The brazing process may result in a change in physical properties of the underlying substrate. In some embodiments, the brazed product may be heat treated to restore the grain structure and mechanical properties of the substrate altered by the elevated temperatures during vacuum brazing.
As described above, abrasion resistant coatings according to one or more embodiments herein may be used to enhance the wear resistance of components that are used in drilling or downhole operations, where such components may be exposed to drilling muds and other fluids containing abrasive and corrosive constituents. In some embodiments, the abrasion resistant coatings as described above may be applied to radial bearings, thrust bearings, universal joints, and transmissions, among other such components.
Although only a few example embodiments have been described in detail above, those skilled in the art will readily appreciate that many modifications are possible in the example embodiments without materially departing from the disclosure. Accordingly, all such modifications are intended to be included within the scope of this disclosure. In the claims, means-plus-function clauses are intended to cover the structures described herein as performing the recited function and not only structural equivalents, but also equivalent structures. Thus, although a nail and a screw may not be structural equivalents in that a nail employs a cylindrical surface to secure wooden parts together, whereas a screw employs a helical surface, in the environment of fastening wooden parts, a nail and a screw may be equivalent structures. It is the express intention of the applicant not to invoke means plus function treatment for any limitations of any of the claims herein, except for those in which the claim expressly uses the words ‘means for’ together with an associated function.

Claims

What is claimed is:

1. A downhole component, comprising:

a component body having at least one surface; and

an abrasion resistant coating disposed on the at least one surface of the component body, the abrasion resistant coating including a plurality of spherical tungsten cobalt carbide particles and a plurality of tungsten carbide particles;

wherein at least 65% by volume of the spherical tungsten cobalt carbide particles have a diameter of less than about 25 microns.

2. The downhole component of claim 1, wherein the spherical tungsten cobalt carbide particles in the abrasion resistant coating have a mean free path of less than about 15 microns, as measured using image analysis and Scanning Electron Microscopy (SEM).

3. The downhole component of claim 1, wherein the spherical tungsten cobalt carbide particles comprise less than 5% by volume of particles having a diameter of less than about 5 microns.

4. The downhole component of claim 3, wherein the spherical tungsten cobalt carbide particles comprises essentially no particles having a diameter of less than about 5 microns and essentially no particles having a diameter greater than about 38 microns.

5. The downhole component of claim 1, wherein the spherical tungsten cobalt carbide particles are spherically shaped plasma densified tungsten cobalt carbide particles.
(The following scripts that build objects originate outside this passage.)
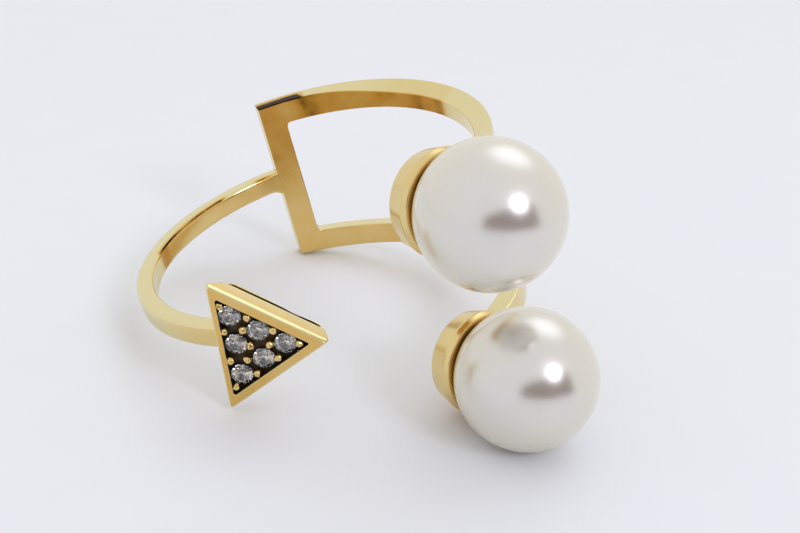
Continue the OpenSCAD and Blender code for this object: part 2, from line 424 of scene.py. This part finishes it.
# PEARLS
# Two round white pearls of 6.5 mm, drilled half through and glued on their posts. The skin has
# a soft satin lustre from its many thin layers, under a clear shine. It is a cool white seen
# straight on, with a cream sheen at a slant.
pearl_skin = new_material("white nacre")
place = add(pearl_skin, "ShaderNodeTexCoord").outputs["Object"]
clouds = add(pearl_skin, "ShaderNodeTexNoise", {"Vector": place, "Scale": 0.35 / mm,
    "Detail": 2})
body = add(pearl_skin, "ShaderNodeMix", {"Factor": clouds.outputs["Fac"],
    "A": colour("#e3dfd7"), "B": colour("#e0dfdf")}, data_type="RGBA")
slant = add(pearl_skin, "ShaderNodeLayerWeight", {"Blend": 0.5})
tint = add(pearl_skin, "ShaderNodeMix", {"Factor": slant.outputs["Facing"],
    "A": body.outputs["Result"], "B": colour("#e8e3ce")}, data_type="RGBA")
dimples = add(pearl_skin, "ShaderNodeTexNoise", {"Vector": place, "Scale": 1.2 / mm,
    "Detail": 2})
skin = add(pearl_skin, "ShaderNodeBump", {"Height": dimples.outputs["Fac"], "Strength": 0.12,
    "Distance": 0.03 * mm})
lustre = add(pearl_skin, "ShaderNodeBsdfPrincipled", {"Base Color": tint.outputs["Result"],
    "Metallic": 0.75, "Roughness": 0.26, "IOR": 1.53, "Subsurface Weight": 0.25,
    "Subsurface Scale": 0.6 * mm, "Subsurface Radius": (1.0, 0.8, 0.6), "Coat Weight": 0.5,
    "Coat Roughness": 0.18, "Normal": skin.outputs["Normal"]})
add(pearl_skin, "ShaderNodeOutputMaterial", {"Surface": lustre.outputs["BSDF"]})

for side, name in ((1, "pearl_upper"), (-1, "pearl_lower")):
    bpy.ops.mesh.primitive_uv_sphere_add(segments=128, ring_count=96, radius=pearl_r)
    pearl = begin(name + "_skin")
    # the drilled hole, facing the cup
    pick("FACE", lambda p, f: p.z > 0 and p.xy.length < post_r + gap)
    bpy.ops.mesh.extrude_region_move(TRANSFORM_OT_translate={"value": (0, 0, -post_long - gap)})
    bpy.ops.object.mode_set(mode="OBJECT")
    pearl.data.materials.append(pearl_skin)
    pearl.data.transform(at_pearl(side))
    lay_down(pearl)
    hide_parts(name)

# ARROWHEAD
# A small cast gold plate with a raised rim round a sunk floor, on a narrower gallery that is
# hollowed behind to the finger's curve. The floor is brown-black, and the stones stand out on it.
arrow_side = 6.7
arrow_long = 5.05
arrow_out = 9.8
arrow_at = (-1.89, 0.12)
arrow_roll = radians(-7)
plate = 0.88
gallery_to = 1.28
gallery_in = (0.08, 0.4)
side_lean = radians(21)
rim_w = (0.48, 0.35)
floor_down = 0.42
groove_in = 0.14
groove_h = 0.27
edge_profile = ((0.115, 0), (0.06, 0.035), (0.03, 0.1), (0, 0.24))
plate_corner_r = 0.09
back_corner_r = 0.3
neck_corner_r = 0.25
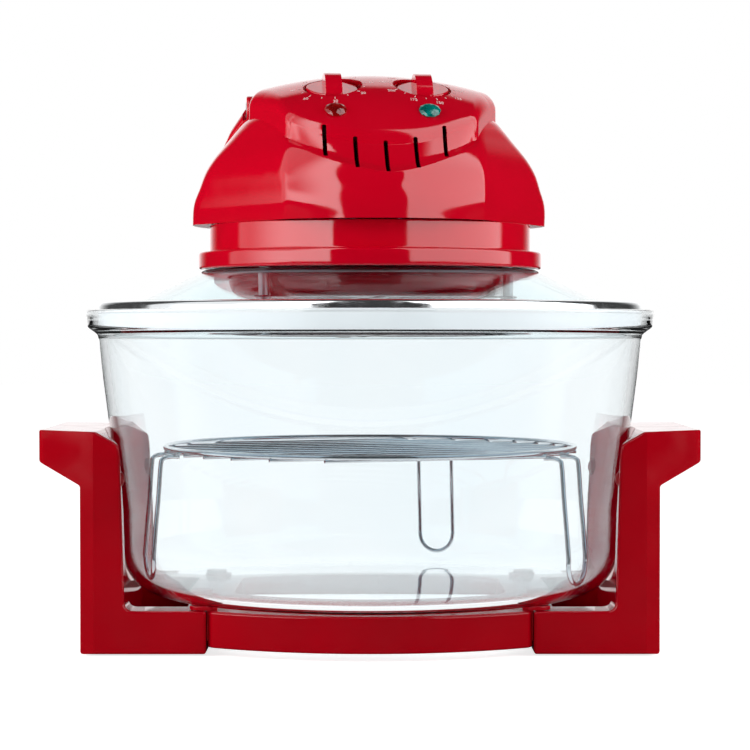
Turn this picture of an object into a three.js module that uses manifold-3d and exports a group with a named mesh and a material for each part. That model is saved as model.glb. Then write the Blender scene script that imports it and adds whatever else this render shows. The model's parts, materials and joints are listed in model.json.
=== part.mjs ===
// Countertop halogen oven: a glass bowl in a bracketed stand, and a domed heater head on a glass lid.
// Sizes are in millimetres. The table is z = 0, the front faces -y, and +x is to the viewer's right.

import * as THREE from 'three';
import { mergeVertices } from 'three/addons/utils/BufferGeometryUtils.js';
import Module from 'manifold-3d';

const wasm = await Module();
wasm.setup();

// Clearances, cuts and how round things are
const gap = 0.3;
const overrun = 2;
const weldTolerance = 1e-5;
const turnSides = 32;
const liningSides = 20;
const midSides = 16;
const smallSides = 10;
const wireSides = 6;
const quarter = Math.PI / 2;

// Stand ring
const ringHalfWidth = 91.7;
const ringEndInset = 2;
const ringBulge = 27;
const ringWall = 14;
const ringUnderside = 4.5;
const ringEndRound = 4;
const ringOpeningRound = 10;

// Side brackets
const standDepth = 124;
const bracketUnderside = 1;
const footHeight = 25.3;
const footFillet = 5.5;
const bowlClearance = 3;
const columnWall = 7.9;
const columnWidth = 22.6;
const columnDraft = 2.4;
const gripHeight = 126.8;
const gripReach = 24;
const gripTipThickness = 17.8;
const gripRootDrop = 13.4;
const gripTopFall = 0.9;
const gripTaper = 5;
const gripTaperInset = 7.6;
const gripEndRound = 5;
const shoulderWidth = 13;
const shoulderDrop = 7.4;
const shoulderInset = 9;

// Bowl pads on their lugs, wall bumpers, rubber feet and the stand's screws
const lugRadius = 7.25;
const lugReach = 2.8;
const lugEdgeInset = 7.5;
const lugThickness = 2.4;
const lugRootWidth = 9;
const lugRootDepth = 6;
const padInset = 1;
const padHeight = 2;
const padEdge = 0.7;
const bumperRadius = 5;
const bumperHeight = 99;
const bumperEdgeInset = 8;
const bumperSink = 1.2;
const bumperStemRadius = 2.2;
const bumperStemLength = 5;
const rubberFootRadius = 8;
const rubberFootSeat = 1.9;
const rubberFootInset = 16;
const screwRadius = 1.5;
const screwHeadRadius = 3.3;
const screwHeadHeight = 2.5;
const standScrewOffset = 3.8;
const standScrewShoulder = 17;

// Glass bowl
const bowlGlass = 4.6;
const bowlFlatRadius = 121;
const bowlCornerReach = 24;
const bowlCornerRise = 27.4;
const bowlKneeStep = 0.7;
const bowlKneeHeight = 48.4;
const bowlWallFlare = 12.8;
const bowlWallHeight = 149.4;
const bowlRimHeight = 14.5;
const bowlRimStep = 1.1;
const bowlRimFlare = 5.8;
const bowlRimRound = 1.4;
const bowlLedgeDrop = 6.3;
const bowlLedgeInset = 6.5;

// Wire rack
const rackHeight = 84.4;
const rackInset = 1.6;
const rackTurn = THREE.MathUtils.degToRad(21);
const rackRingWire = 1.6;
const rackGridWire = 1.2;
const rackGridWires = 11;
const rackGridMarginShare = 0.82;
const rackWeld = 0.6;
const rackLegWire = 1.3;
const rackLegHalfWidth = 11;
const rackLegTopReach = 8.5;
const rackLegFootReach = 12.2;
const rackLegStub = 1.9;
const rackLegBend = 5;
const rackLegAngles = [19, 120, -109.5].map(THREE.MathUtils.degToRad);

// Lid: steel rim, seal and glass cone
const lidSideClearance = 0.5;
const lidSheet = 0.8;
const lidRimHeight = 6.1;
const lidRimRise = 4.6;
const lidRimWidth = 15.8;
const lidRimLip = 2.7;
const lidRimCorner = 0.8;
const lidGlass = 3.8;
const lidGlassEdgeInset = 4.9;
const lidGlassEdgeRise = 2.4;
const lidConeRise = 26.9;
const lidCollarRadius = 96;
const lidCollarWidth = 5;

// Head: the base with its flange and neck
const headTurn = THREE.MathUtils.degToRad(6);
const headWall = 3;
const flangeOverhang = 4;
const flangeHeight = 9.8;
const flangeRound = 1.6;
const neckInset = 6.5;
const neckHeight = 15.6;
const pillarRadius = 5;
const pillarShoulder = 4;
const pillarAngles = [5, 115, 245].map(THREE.MathUtils.degToRad);
const shaftHoleRadius = 6;

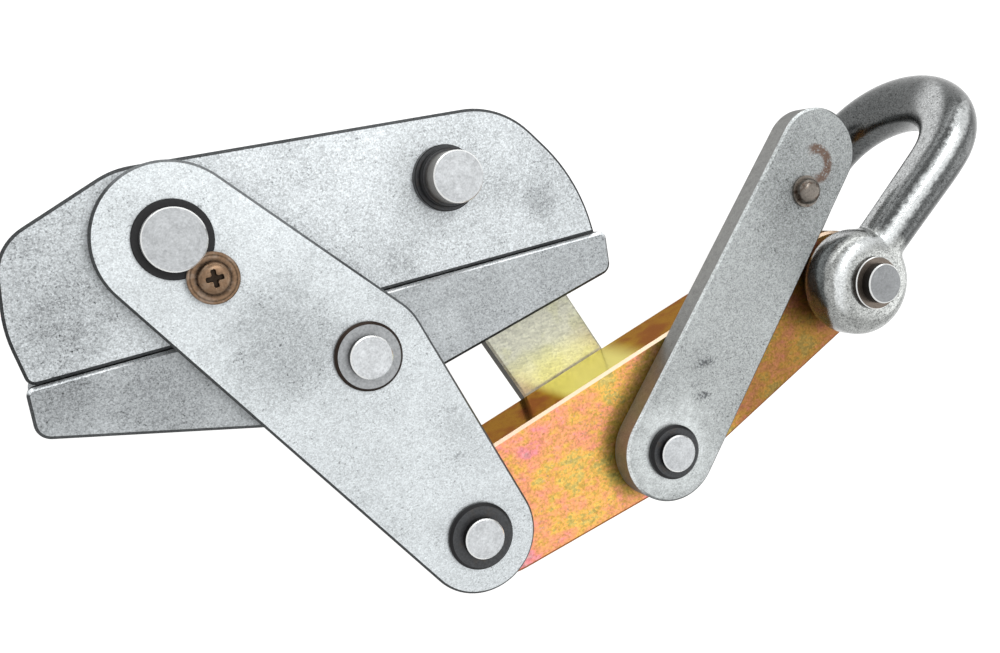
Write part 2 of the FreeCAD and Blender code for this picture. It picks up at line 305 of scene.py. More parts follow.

6. The downhole component of claim 1, wherein the spherical tungsten cobalt carbide particles have a particle size D₅₀in the range from about 12 to about 24 microns.

7. The downhole component of claim 1, wherein the abrasion resistant coating has an abrasive resistance factor of at least 150.

8. The downhole component of claim 1, wherein a weight ratio of the spherical tungsten cobalt carbide particles to the plurality of tungsten carbide particles is in the range from about 50:50 to about 90:10.

9. The downhole component of claim 1, wherein the spherical tungsten cobalt carbide particles have an oxygen content of less than about 300 ppm by weight.

10. The downhole component of claim 1, wherein an average particle size D₉₀of the tungsten carbide particles is less than about 10 microns.

11. The downhole component of claim 1, wherein the tungsten carbide particles comprise at least one of monocrystalline tungsten carbide, cast tungsten carbide, macrocrystalline tungsten carbide, or a eutectic mixture of WC and W₂C.

12. The downhole component of claim 1, wherein the tungsten carbide particles are spherical.

13. The downhole component of claim 1, wherein a particle size distribution of a mixture of the tungsten carbide particles and the spherical tungsten cobalt carbide particles is bimodal.

14. The downhole component of claim 1, wherein the downhole component is a radial bearing.

15. A method of manufacturing a downhole component, comprising:

applying a layer of an abrasion resistant composition to a metal surface of a substrate, the abrasion resistant composition comprising:

a plurality of spherical tungsten cobalt carbide particles and a plurality of tungsten carbide particles;

16. The method of claim 15, further comprising heating the abrasion resistant composition and at least the surface of the substrate to effect metallurgical bonding of the abrasion resistant composition with the substrate.

17. A method of forming an abrasive resistant coating, comprising:

admixing a spherical tungsten cobalt carbide powder with a tungsten carbide powder to form a mixture, wherein the spherical tungsten cobalt carbide powder comprises at least 65% by volume of particles having a diameter of less than about 25 microns;

pucking the mixture to form a puck;

milling the puck to form a cloth;

applying the cloth to a substrate; and

vacuum brazing the cloth to the substrate.

18. The method of claim 17, further comprising at least one of:

ultrasonic sieving or air classifying a mixture of tungsten cobalt carbide particles to recover a fraction of tungsten cobalt carbide particles where at least 65% by volume of particles having a diameter of less than about 25 microns;

mixing the fraction of spherical tungsten cobalt carbide particles with tungsten carbide particles;

adhering the cloth to the substrate using an adhesive compound; or

applying a second cloth comprising a braze material powder to the cloth.

19. The method of claim 17, wherein the vacuum brazing is carried out under an inert atmosphere.

20. The method of claim 17, wherein the process does not include vacuum baking of the tungsten cobalt carbide particles to reduce an oxygen content thereof.